To start live transcription and translation, call liveTranscriptionTranslation.startLiveTranscription().

liveTranscriptionTranslation.startLiveTranscription().then(() => {
    liveTranscriptionTranslation.setTranslationLanguage("ja");
    liveTranscriptionTranslation.setSpeakingLanguage("ja");
});
await liveTranscriptionTranslation.startLiveTranscription();
liveTranscriptionTranslation.setTranslationLanguage("ja");
liveTranscriptionTranslation.setSpeakingLanguage("ja");

Receive transcription

To receive speech text, add the following event listener.

client.on(`caption-message`, (payload) => {
    console.log(payload);
    console.log(`${payload.displayName} said: ${payload.text}`);
});

Receive translation

To receive translated speech text, add the following event listener.

client.on(`caption-message`, (payload) => {
    console.log(payload);
    console.log(
        `${payload.displayName} said: ${payload.text}, translated to ${payload.language}`,
    );
});

Stop live transcription and translation

To stop live transcription and translation, call liveTranscriptionTranslation.disableCaptions().

liveTranscriptionTranslation.disableCaptions();

Note: This disables the feature for all users in the session.

Sample scenarios

You don't need to use transcript and translation at the same time. Here are some sample scenarios that show the different use cases.

Scenario 1: Set speaking language with no translation enabled

The setSpeakingLanguage method specifies the user's spoken language. By default, this setting only applies to the user and does not affect others in the session. When no translation is enabled, users typically communicate in the same language. Any user can update their spoken language in the session.

// Set session-level speaking language
liveTranscriptionTranslation.setSpeakingLanguage(lang, {
    mode: TranscriptionMode.Session,
});

When the session-level speaking language changes, users receive the caption-status event.

client.on("caption-status", (payload) => {
    const { sessionLanguage } = payload;
    if (sessionLanguage) {
        console.log(`Session language has been changed to ${sessionLanguage}`);
    }
});

Restrict control to hosts

To restrict language changes to session hosts only, lock the transcription language setting.

liveTranscriptionTranslation.lockTranscriptionLanguage(true);

Scenario 2: Set translation language and enable translation

The setTranslationLanguage method sets the target language for translation. You can also set the speaking language and translation language to be the same (this is a common configuration). You can only call this method after you've enabled transcription.

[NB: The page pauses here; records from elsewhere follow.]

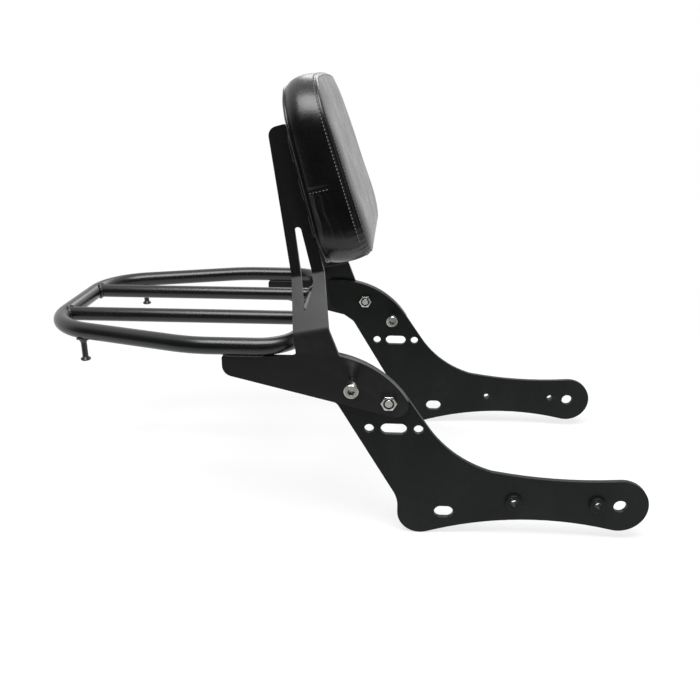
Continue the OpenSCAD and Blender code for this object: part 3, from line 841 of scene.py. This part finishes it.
cover = leatherette(
    "black_leatherette", (0.001, 0.0011, 0.001, 1), (0.0028, 0.003, 0.0028, 1),
    rough=0.32, cell_scale=1100.0
)
cushion = new_piece("cushion_cover", cushion_points, cushion_faces, cover)
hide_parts("pad_cushion")

# Pad cord. A soft cord sewn in the same leatherette along the back edge of the side
# strip, where the cover turns over the board.

CORD_R = 0.0012
CORD_OUT = 0.0016
CORD_SIDES = 12
cord_line = pad_line - pad_side * (STRIP_IN + rear_round(outline_up, CORD_OUT))[:, None]
cord_path = pad_points(cord_line[:, 0], cord_line[:, 1], CORD_OUT)
cord_out = pad_side[:, 0:1] * np.array([0.0, 1.0, 0.0]) + pad_side[:, 1:2] * PAD_UP
cord_up = np.broadcast_to(PAD_OUT, cord_path.shape)
new_piece(
    "cushion_cord",
    swept_rings(cord_path, CORD_R, CORD_SIDES, cord_out, cord_up),
    grid_faces(count_around, CORD_SIDES, True, True)[:, ::-1],
    cover,
)

# Pad stitches. Two rows of dark grey thread, one on each side of the front seam, and a
# shorter row beside the joint on each side. Each stitch is pulled a little into the cover.

STITCH_RINGS = 5
STITCH_SIDES = 8
SEAM_STITCH = 0.0022
SEAM_PITCH = 0.0031
SEAM_THREAD_R = 0.0005
PANEL_THREAD_R = 0.0003
JOINT_STITCH = 0.0020
JOINT_PITCH = 0.0028
JOINT_THREAD_R = 0.00034
UNDER_JOINT = 0.0030
JOINT_ROW_SHARE = 0.62
FAR_OFF = 9
thread, thread_tree, thread_shader, thread_point = new_material("black_thread")
twist = shader_node(thread_tree, "TexNoise", None, Vector=thread_point, Scale=2600.0, Detail=2.0)
thread_tree.links.new(
    blend_colours(thread_tree, twist.outputs[0], (0.05, 0.05, 0.05, 1), (0.16, 0.16, 0.16, 1)),
    thread_shader.inputs["Base Color"],
)
thread_shader.inputs["Roughness"].default_value = 0.6


def stitch_row(line, outward, closed, length, pitch, radius):
    """Stitches along a line, one for every pitch: each is an arched capsule of eight sides
    and five rings, lifted along the outward direction and half sunk at both ends."""
    if closed:
        line = np.concatenate([line, line[:1]])
        outward = np.concatenate([outward, outward[:1]])
    run = np.concatenate([[0], np.cumsum(np.linalg.norm(np.diff(line, axis=0), axis=1))])
    count = int(run[-1] / pitch)
    place = (np.arange(count) + 0.5) * run[-1] / count
    along = np.linspace(-0.5, 0.5, STITCH_RINGS)
    spot = place[:, None] + along[None, :] * length
    axis = np.stack([np.interp(spot, run, line[:, k]) for k in range(3)], -1)
    lift = unit(np.stack([np.interp(spot, run, outward[:, k]) for k in range(3)], -1))
    axis = axis + lift * radius * (0.35 - 2.2 * along**2)[None, :, None]
    ahead = unit(np.gradient(axis, axis=1))
    across = np.cross(ahead, lift)
    width = radius * np.array([0.25, 0.9, 1.0, 0.9, 0.25])[None, :, None, None]
    a = np.linspace(0, 2 * np.pi, STITCH_SIDES, endpoint=False)[None, None, :, None]
    rings = axis[:, :, None] + width * (np.cos(a) * across[:, :, None] + np.sin(a) * lift[:, :, None])
    one = grid_faces(STITCH_RINGS, STITCH_SIDES, False, True)
    faces = one[None] + STITCH_RINGS * STITCH_SIDES * np.arange(count)[:, None, None]
    return rings.reshape(-1, 3), faces.reshape(-1, 4)


stitches = []
before_welt = side_rings[-len(welt) - 1]
for seam_row, lean_out, thread_r in (
    (before_welt, 1.0, SEAM_THREAD_R),
    (front_rings[1], 0.6, PANEL_THREAD_R),
):
    lifted = unit(cord_out * lean_out + cord_up * (1.1 - lean_out))
    stitches.append(stitch_row(seam_row, lifted, True, SEAM_STITCH, SEAM_PITCH, thread_r))
strip_start = len(rear_rows)
strip_end = strip_start + int(JOINT_ROW_SHARE * STRIP_ROWS)
for side in (-1, 1):
    other_side = np.sign(outline_y) != side
    off_joint = np.abs(outline_up - JOINT_UP + UNDER_JOINT) + FAR_OFF * other_side
    across_strip = side_rings[strip_start:strip_end, int(np.argmin(off_joint))]
    away = np.broadcast_to([0.0, side, 0.0], across_strip.shape)
    stitches.append(stitch_row(across_strip, away, False, JOINT_STITCH, JOINT_PITCH, JOINT_THREAD_R))
stitch_points, stitch_faces = join_pieces(stitches)
new_piece("cushion_stitches", stitch_points, stitch_faces, thread)

# Studio. A pale floor under the heels of the side plates that turns white with distance,
# a white surround that is dimmer behind the camera, a wide soft box overhead, a weak one
# behind, and the camera, which stands to the right of the motorcycle.

WHITE = (1, 1, 1, 1)
FLOOR_Z = float(cad_low.z) - 0.0004
FLOOR_HALF = 30
FLOOR_MIDDLE = (-0.27, 0.0, 0.0)
floor_steps = (-FLOOR_HALF, FLOOR_HALF)
floor_points = [(x, y, FLOOR_Z) for y in floor_steps for x in floor_steps]
floor_mesh = bpy.data.meshes.new("floor")
floor_mesh.from_pydata(floor_points, [], [(0, 1, 3, 2)])
floor = bpy.data.objects.new("floor", floor_mesh)
bpy.context.scene.collection.objects.link(floor)
pale = bpy.data.materials.new("pale_floor")
pale.use_nodes = True
pale_tree = pale.node_tree
pale_shader = pale_tree.nodes["Principled BSDF"]
pale_shader.inputs["Base Color"].default_value = (0.88, 0.88, 0.88, 1)
pale_shader.inputs["Roughness"].default_value = 0.9
pale_shader.inputs["Specular IOR Level"].default_value = 0.0

# The camera sees the floor as two thirds glow and one third matt floor near the part, where
# it takes a soft shadow, and as glow alone from a metre on. Reflections see only the glow,
# which is dim on the camera's side.

floor_rays = shader_node(pale_tree, "LightPath")
seen_floor = floor_rays.outputs["Is Camera Ray"]
floor_point = object_point(pale_tree)
from_part = shader_node(pale_tree, "VectorMath", {"operation": "DISTANCE"}, i0=floor_point, i1=FLOOR_MIDDLE)
whitening = fading(pale_tree, from_part.outputs["Value"], 0.35, 1.0, 0.68, 1.0, "SMOOTHSTEP")
floor_way = shader_node(pale_tree, "SeparateXYZ", None, Vector=floor_point)
floor_mirrored = fading(pale_tree, floor_way.outputs["Y"], -0.85, -0.2, 0.03, 1.0, "SMOOTHSTEP")
to_camera = math_node(pale_tree, "MULTIPLY", seen_floor, whitening)
shown = math_node(pale_tree, "MAXIMUM", to_camera, floor_rays.outputs["Is Glossy Ray"])
glow = shader_node(pale_tree, "Mix", {"data_type": "FLOAT"}, i0=seen_floor, i2=floor_mirrored, i3=1.0)
white = shader_node(pale_tree, "Emission", None, Strength=glow.outputs[0])
lit = shader_node(pale_tree, "MixShader", None, i0=shown)
pale_tree.links.new(pale_shader.outputs[0], lit.inputs[1])
pale_tree.links.new(white.outputs[0], lit.inputs[2])
pale_tree.links.new(lit.outputs[0], pale_tree.nodes["Material Output"].inputs["Surface"])
floor_mesh.materials.append(pale)

# The surround is white to the camera and weaker as a light. Reflections see it white, but
# dim behind the camera.

SKY_FILL = 0.45
world = bpy.data.worlds.new("studio")
bpy.context.scene.world = world
world.use_nodes = True
sky_tree = world.node_tree
sky_rays = shader_node(sky_tree, "LightPath")
sky_point = shader_node(sky_tree, "TexCoord").outputs["Generated"]
sky_way = shader_node(sky_tree, "SeparateXYZ", None, Vector=sky_point)
sky_mirrored = fading(sky_tree, sky_way.outputs["Y"], -0.5, 0.1, 0.05, 1.0, "SMOOTHSTEP")
glossy_ray = sky_rays.outputs["Is Glossy Ray"]
gloss = math_node(sky_tree, "MAXIMUM", glossy_ray, sky_rays.outputs["Is Transmission Ray"])
gloss_level = math_node(sky_tree, "MULTIPLY", gloss, sky_mirrored)
fill_level = math_node(sky_tree, "MULTIPLY", math_node(sky_tree, "SUBTRACT", 1.0, gloss), SKY_FILL)
room_level = math_node(sky_tree, "ADD", gloss_level, fill_level)
sky_level = math_node(sky_tree, "MAXIMUM", room_level, sky_rays.outputs["Is Camera Ray"])
backdrop = sky_tree.nodes["Background"]
sky_tree.links.new(sky_level, backdrop.inputs["Strength"])
backdrop.inputs["Color"].default_value = WHITE


LAMP_AIM = (-0.28, 0.0, 0.15)


def soft_box(name, place, size, watts):
    """Rectangular lamp at a place, which faces the middle of the part."""
    lamp = bpy.data.lights.new(name, "AREA")
    lamp.shape = "RECTANGLE"
    lamp.size = size[0]
    lamp.size_y = size[1]
    lamp.energy = watts
    box = bpy.data.objects.new(name, lamp)
    bpy.context.scene.collection.objects.link(box)
    box.location = place
    ray = np.subtract(LAMP_AIM, place)
    box.rotation_euler = (
        math.acos(-ray[2] / np.linalg.norm(ray)),
        0.0,
        math.atan2(ray[1], ray[0]) - math.pi / 2,
    )


soft_box("overhead", (-0.25, -0.45, 1.25), size=(1.1, 0.7), watts=22.0)
soft_box("rear_fill", (-0.1, 1.3, 1.1), size=(1.0, 0.6), watts=7.0)

camera_data = bpy.data.cameras.new("camera")
camera_data.lens = 39.25
camera_data.sensor_width = 36.0
camera = bpy.data.objects.new("camera", camera_data)
bpy.context.scene.collection.objects.link(camera)
camera.location = (-0.2156, -0.7695, 0.3882)
camera.rotation_euler = (math.radians(90 - 20.144), 0.0, math.radians(3.633))
bpy.context.scene.camera = camera
bpy.context.scene.view_settings.view_transform = "Standard"

bpy.context.view_layer.update()
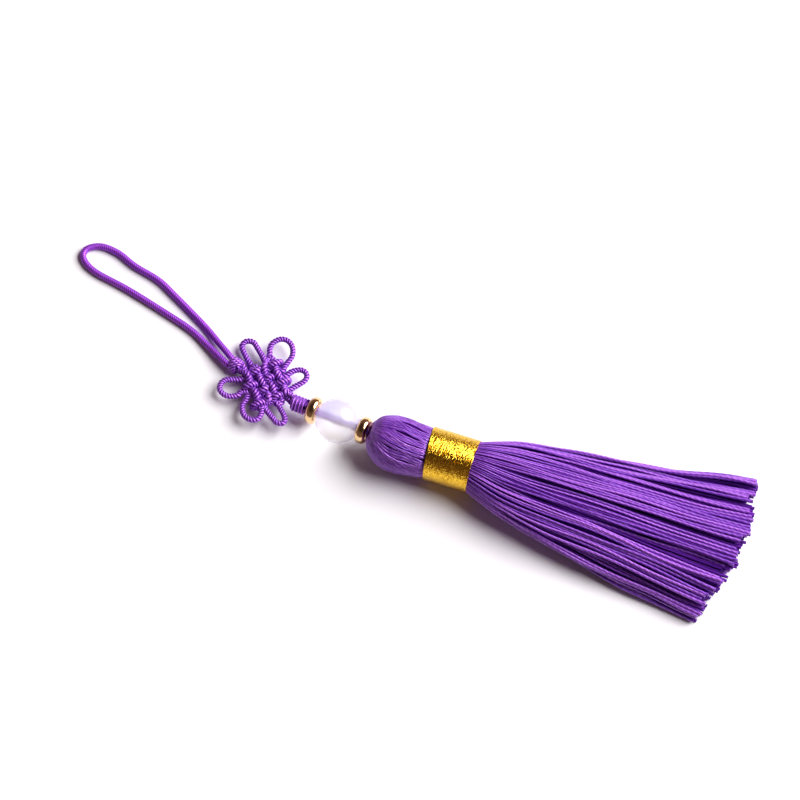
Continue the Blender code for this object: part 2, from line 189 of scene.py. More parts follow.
def end_tree(tree, shape, finish, made, smooth=True):
    """The end of a tree: the shape is shaded, made real and given its finish."""
    shaded = put(tree, "GeometryNodeSetShadeSmooth", {"Geometry": shape, "Shade Smooth": smooth})
    real = put(tree, "GeometryNodeRealizeInstances", {"Geometry": shaded.outputs[0]})
    coated = put(tree, "GeometryNodeSetMaterial", {"Geometry": real.outputs[0], "Material": finish})
    tree.links.new(coated.outputs[0], made["Geometry"])


def reckon(tree, operation, *values):
    """One step of arithmetic on numbers or other nodes' outputs."""
    return put(tree, "ShaderNodeMath", dict(enumerate(values)), operation=operation).outputs[0]


def grown(name, source, tree, **sizes):
    """What the tree grows on the source, as a plain mesh of its own at the origin."""
    modifier = source.modifiers.new("Grow", "NODES")
    modifier.node_group = tree
    for socket in tree.interface.items_tree:
        if socket.in_out == "INPUT" and socket.name in sizes:
            modifier[socket.identifier] = sizes[socket.name]
    graph = bpy.context.evaluated_depsgraph_get()
    mesh = bpy.data.meshes.new_from_object(source.evaluated_get(graph), preserve_all_data_layers=True,
                                           depsgraph=graph)
    bpy.data.objects.remove(source)
    mesh.name = name
    piece = bpy.data.objects.new(name, mesh)
    bpy.context.collection.objects.link(piece)
    return piece


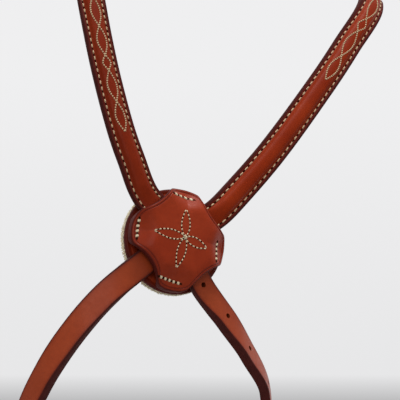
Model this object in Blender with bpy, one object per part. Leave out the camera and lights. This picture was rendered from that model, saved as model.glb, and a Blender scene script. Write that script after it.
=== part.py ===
"""Figure eight noseband, full size: two padded nose straps that cross in a sewn rosette, two cheek
rings, a headstall over the poll, a jaw strap and a chin strap, each with its own buckle.

Metres, +Z up. The horse would look along -Y. Near is +X (the horse's left, where every buckle sits),
off is -X. The origin is the middle of the crown strap's underside, where it lies on the poll.
"""
import math

import bmesh
import bpy
from mathutils import Vector

# Clearances
GAP = 0.0003                 # between pieces that touch
RUNNING = 0.0006             # round a ring or a bar that turns in its leather loop
SLIDE = 0.0005               # round a keeper that slides on its straps

# Where the main points of the noseband lie
RING_HALF_SPREAD = 0.118     # cheek ring centre from the middle plane
RING_DROP = 0.250            # cheek ring centres below the poll
CROSS_FORWARD = 0.100        # the crossing in front of the cheek rings
CROSS_DROP = 0.262           # the crossing below the cheek rings
CROSS_OFF = 0.018            # how far the rosette has slipped to the off side
CHIN_HALF_WIDTH = 0.098      # chin loop, half width
CHIN_DROP = 0.190            # chin loop's lowest line below the crossing
CHIN_SETBACK = 0.110         # chin loop's rearmost line behind the crossing

# Leather
NOSE_STRAP_WIDTH = 0.0181
CHIN_STRAP_WIDTH = 0.0156
NOSE_STRAP_THICK = 0.0045
CHIN_LOOP_THICK = 0.0062       # the same straps between the rosette and the chin buckle
THICKER_FROM = 0.035           # from the crossing to where they begin to thicken
THICKER_RUN = 0.020
THINNER_RUN = 0.036            # and back, before the straight with the chin buckle
HEAD_STRAP_WIDTH = 0.0159
HEAD_STRAP_THICK = 0.0034
SKIVED_THICK = 0.0020        # where a strap is pared down to turn round a ring or a bar
CORNER_ROUND = 0.0011        # rounded and burnished edges
MOST_ROUND_SHARE = 0.45      # a corner is rounded by no more than this much of a thin side
PAIR_GAP = 0.0003            # between the two layers of a turned end
TURN_TAIL = 0.026            # length of the turned-back end
TURN_CLOSE = 0.009           # where the two layers have closed up behind a ring or bar
LONGEST_STEP = 0.018         # between two sections along a strap
SHORTEST_STEP = 0.0015
MOST_BEND = 11.0             # degrees of bend between two sections
MOST_TWIST = 5.0             # degrees of twist between two sections

# Raised cover on the nose straps and the padding inside it
COVER_EDGE = 0.0013          # flat sewn edge of the raised cover
COVER_WALL = 0.0011          # leather over the padding
COVER_FLANGE = 0.0037        # width of the sewn edge
COVER_LEAST_HOLLOW = 0.00014 # under the cover where it has no padding
COVER_RISE = 0.0026          # crown of the padding above the sewn edge
COVER_FADE = 0.018           # length over which the padding runs out
COVER_START = 0.032          # from the ring's wire to the raised cover
COVER_TO_CROSSING = 0.0240   # from the crossing to the end of the raised cover

# Rosette
BASE_RADIUS = 0.0325
BASE_THICK = 0.0042
BASE_SHIFT = 0.0006          # the base's middle from the crossing, to the near side
FLEECE_INSET = 0.0004        # the pad's edge inside the base's edge
FLEECE_THICK = 0.0040
FLEECE_SHOULDER_SHARE = 0.90 # where the pad's edge begins to round off
FLEECE_FLAT_SHARE = 0.75     # flat middle of the pad's back
TOP_THICK = 0.0044           # the scalloped top's leather
TOP_DOME = 0.0010            # the top's leather is this much thicker in the middle
LOBE_RADIUS = 0.0310         # outer end of the top's four lobes
LOWER_LOBE_MORE = 0.0013     # the lowest lobe reaches this much further
LOBE_REST = 0.0004           # the lobes' underside above the base
SCALLOP_RADIUS = 0.0363      # the hollow curves between the lobes
SCALLOP_OVER_NEAR_UPPER = 0.0244  # least distance of each scallop from the centre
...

// Enable transcription first, then set translation language
liveTranscriptionTranslation.startLiveTranscription().then(() => {
    liveTranscriptionTranslation.setTranslationLanguage("ja"); // Japanese
});

When you've enabled translation, users may speak different languages. In this case, setSpeakingLanguage only affects the individual user's spoken language, regardless of the mode:TranscriptionMode.Session option setting. Listen for the caption-status event when translation becomes available.

client.on("caption-status", (payload) => {
    const { translationStarted } = payload;
    if (translationStarted) {
        // Prompt users who haven't set their speaking language
        // to do so for better translation accuracy
        showLanguageSelectionPrompt();
    }
});

LTT best practices

When implementing Live Transcription and Translation (LTT) for your integration, consider the following best practices:

  • If the feature is enabled for the session, provide a button to allow people to start closed captioning and select the spoken and translated languages.
  • Display only the supported languages you wish to offer, rather than presenting all available options for transcription and translation.
  • If the session won't include LTT, programmatically disable when the host starts the session. When someone joins the session, check if the feature is enabled by the host. If not, inform users.
  • Use an event listener to detect when the host has enabled captions. You can use this to notify people that the feature is active, programmatically render a button for starting transcription or translation, or both.
  • Set enableReceiveSpokenLanguageContent() to false if you don't want to receive the spoken language data.
  • Use an event listener to detect when the host disables captions. You can use this to notify people who have enabled the feature that it has been disabled.
  • Offer closed captioning customization options, such as font sizes and colors, to differentiate between transcription and translation texts, to enhance readability and follow accessibility standards.
  • Inform people of these best practices when speaking:
    • Minimize background noise, avoiding activities like shuffling papers, typing loudly, or engaging in side conversations.
    • Speak clearly into the microphone.
    • Position the microphone near active speakers.
    • Opt for an external microphone over a built-in one to improve sound quality.

More LTT features

You can also control user audio volume and mute local audio to further refine live transcription and translation use cases.

For the full set of live transcription and translation features, see LiveTranscriptionClient in the Video SDK Reference.